I know!  Madness.  So I was like, ‘umm, sorry wrong number’ but she wouldn’t calm down and I just hung up.  This happened two more times over the week.  Each time I was the one that answered the phone, even when Danny was home, and people, I do not answer phones.  If you’ve ever tried to call me you know this.  The only rational conclusion was that the universe was trying to tell me something urgent.  Only the universe?  Speaks fucking Chinese!

Needless to say, I did not get that message.  Hopefully it wasn’t that big a deal and I really hope Universe doesn’t expect me to do something like save the world or recruit a super cool mutant to go bust my girlfriend out of an secret government facility.

And now I think Universe is trying to send me another message and this one I do. not. like.  First, we have the great yoga ball bail out.  Then, on my commute home I see this.

Truck nutz.  With a z.  A “z”, that makes it even worse.

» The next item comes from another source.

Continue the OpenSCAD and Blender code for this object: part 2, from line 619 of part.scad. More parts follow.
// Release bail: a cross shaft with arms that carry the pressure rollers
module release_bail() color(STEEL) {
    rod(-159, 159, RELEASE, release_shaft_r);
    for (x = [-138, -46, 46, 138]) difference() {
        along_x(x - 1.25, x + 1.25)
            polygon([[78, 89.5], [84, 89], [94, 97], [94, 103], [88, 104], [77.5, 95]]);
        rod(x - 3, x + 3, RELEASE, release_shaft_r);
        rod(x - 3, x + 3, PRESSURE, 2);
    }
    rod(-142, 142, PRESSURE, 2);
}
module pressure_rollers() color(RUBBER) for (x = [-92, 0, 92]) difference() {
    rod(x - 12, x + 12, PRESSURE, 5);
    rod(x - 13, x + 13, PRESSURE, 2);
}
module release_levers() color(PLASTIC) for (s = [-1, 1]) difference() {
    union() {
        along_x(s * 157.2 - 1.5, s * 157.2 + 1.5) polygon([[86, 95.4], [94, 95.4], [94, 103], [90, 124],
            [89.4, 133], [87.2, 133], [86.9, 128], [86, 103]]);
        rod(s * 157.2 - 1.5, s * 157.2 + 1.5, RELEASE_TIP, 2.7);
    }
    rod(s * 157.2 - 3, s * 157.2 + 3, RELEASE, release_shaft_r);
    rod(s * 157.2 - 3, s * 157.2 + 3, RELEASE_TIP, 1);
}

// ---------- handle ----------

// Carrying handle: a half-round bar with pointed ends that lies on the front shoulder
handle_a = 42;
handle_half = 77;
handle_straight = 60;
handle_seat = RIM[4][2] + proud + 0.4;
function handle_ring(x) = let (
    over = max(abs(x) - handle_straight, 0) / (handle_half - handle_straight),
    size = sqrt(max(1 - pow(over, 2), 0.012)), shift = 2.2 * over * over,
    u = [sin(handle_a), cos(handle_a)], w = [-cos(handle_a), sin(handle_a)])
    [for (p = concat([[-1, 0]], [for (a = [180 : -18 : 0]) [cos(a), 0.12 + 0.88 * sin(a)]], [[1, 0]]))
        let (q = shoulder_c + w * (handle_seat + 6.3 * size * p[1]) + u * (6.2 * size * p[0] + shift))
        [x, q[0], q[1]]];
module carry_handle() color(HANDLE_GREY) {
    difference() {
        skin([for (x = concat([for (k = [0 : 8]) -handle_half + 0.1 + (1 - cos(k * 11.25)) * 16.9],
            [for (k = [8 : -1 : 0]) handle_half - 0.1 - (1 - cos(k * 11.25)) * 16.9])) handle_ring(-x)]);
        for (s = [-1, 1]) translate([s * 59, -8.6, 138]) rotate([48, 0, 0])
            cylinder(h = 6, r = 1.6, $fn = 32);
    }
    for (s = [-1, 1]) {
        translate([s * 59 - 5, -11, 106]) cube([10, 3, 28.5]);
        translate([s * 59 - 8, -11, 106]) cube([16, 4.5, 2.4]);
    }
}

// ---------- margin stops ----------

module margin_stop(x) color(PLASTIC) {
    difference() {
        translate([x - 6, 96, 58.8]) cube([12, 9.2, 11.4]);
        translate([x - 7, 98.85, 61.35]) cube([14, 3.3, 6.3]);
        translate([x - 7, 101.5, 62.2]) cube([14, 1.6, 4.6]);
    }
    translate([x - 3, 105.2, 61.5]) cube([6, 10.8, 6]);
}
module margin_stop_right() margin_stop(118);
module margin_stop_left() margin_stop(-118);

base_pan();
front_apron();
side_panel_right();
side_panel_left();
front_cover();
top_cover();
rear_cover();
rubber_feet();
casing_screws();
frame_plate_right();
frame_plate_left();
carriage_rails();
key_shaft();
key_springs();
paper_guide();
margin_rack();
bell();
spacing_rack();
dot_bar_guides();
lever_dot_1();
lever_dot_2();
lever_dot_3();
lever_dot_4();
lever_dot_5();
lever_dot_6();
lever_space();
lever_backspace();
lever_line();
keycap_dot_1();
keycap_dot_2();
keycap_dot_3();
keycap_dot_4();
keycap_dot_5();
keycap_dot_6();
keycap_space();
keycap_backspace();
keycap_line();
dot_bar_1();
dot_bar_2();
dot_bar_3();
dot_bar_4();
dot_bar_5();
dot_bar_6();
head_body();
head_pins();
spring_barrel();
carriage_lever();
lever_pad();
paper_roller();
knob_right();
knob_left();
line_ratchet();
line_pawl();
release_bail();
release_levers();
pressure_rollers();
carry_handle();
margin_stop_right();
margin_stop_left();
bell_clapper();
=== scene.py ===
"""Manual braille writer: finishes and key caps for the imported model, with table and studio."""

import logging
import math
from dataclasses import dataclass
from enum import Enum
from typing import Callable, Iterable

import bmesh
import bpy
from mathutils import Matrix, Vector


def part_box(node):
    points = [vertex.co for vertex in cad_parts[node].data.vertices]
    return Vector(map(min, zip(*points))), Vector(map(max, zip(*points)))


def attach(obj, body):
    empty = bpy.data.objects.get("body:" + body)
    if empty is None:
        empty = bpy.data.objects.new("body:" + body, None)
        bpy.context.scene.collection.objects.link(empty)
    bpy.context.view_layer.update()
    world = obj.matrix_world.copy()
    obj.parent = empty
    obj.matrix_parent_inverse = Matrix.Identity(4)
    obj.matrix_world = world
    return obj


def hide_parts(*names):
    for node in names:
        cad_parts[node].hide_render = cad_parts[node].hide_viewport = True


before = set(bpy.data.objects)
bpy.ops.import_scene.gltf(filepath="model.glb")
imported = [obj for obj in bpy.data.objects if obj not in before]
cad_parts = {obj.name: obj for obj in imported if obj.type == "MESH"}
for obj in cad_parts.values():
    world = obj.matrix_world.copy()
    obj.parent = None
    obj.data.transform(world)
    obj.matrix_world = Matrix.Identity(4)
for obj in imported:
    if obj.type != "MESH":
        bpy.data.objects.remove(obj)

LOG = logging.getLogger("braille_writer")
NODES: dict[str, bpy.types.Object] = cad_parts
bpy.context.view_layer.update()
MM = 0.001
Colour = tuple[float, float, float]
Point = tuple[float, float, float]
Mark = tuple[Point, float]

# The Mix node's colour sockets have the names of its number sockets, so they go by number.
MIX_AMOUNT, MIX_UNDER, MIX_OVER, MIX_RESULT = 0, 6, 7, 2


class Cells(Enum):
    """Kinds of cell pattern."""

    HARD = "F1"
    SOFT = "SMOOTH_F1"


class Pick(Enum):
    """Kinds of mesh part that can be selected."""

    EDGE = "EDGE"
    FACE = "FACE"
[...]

No, I’m not going to include a picture.  Because, uh. Offensive.

I’m not a prude or anything but…  It offends my sensibilities.  It does.  And it’s not like I can look away, or change the channel or put the book down.  I can drive into oncoming traffic but short of that?  What?

Here’s my list of why I hate them:

  1. They are just gross.  They are vieny and wrinkly and old manish.  If I had a testicle mold i would make sure it was like the superman of balls – not some true to life dangly mess.
  2. My english major brain can’t wrap my mind around them.  What am I supposed to think of these nutz?  Is it literal?  Like I’m to assume that along with its nuts your truck has some kind of a heart and functioning kidneys?  Why?  I tend to think this cause the nuts are so real looking…  Or maybe a metaphor – for how much of a bad ass you and/or your truck is?  This makes sense I suppose, especially for the tendency to associate balls with brawn or something.  Or maybe it’s just some kind of analogy?  I don’t know!!
  3. It makes me wonder about the Truck Nutz counterpart.  Can you imagine trucks driving around with Truck Labiaz?  I don’t want to have to wonder about this!
  4. Look, you’re driving a giant, unnecessary truck.  So, I already know you’re a dick; there’s no need to add a set of silver testes to it.  That’s just redundant.

Why am I seeing all these things?  What is it Universe?  Why me?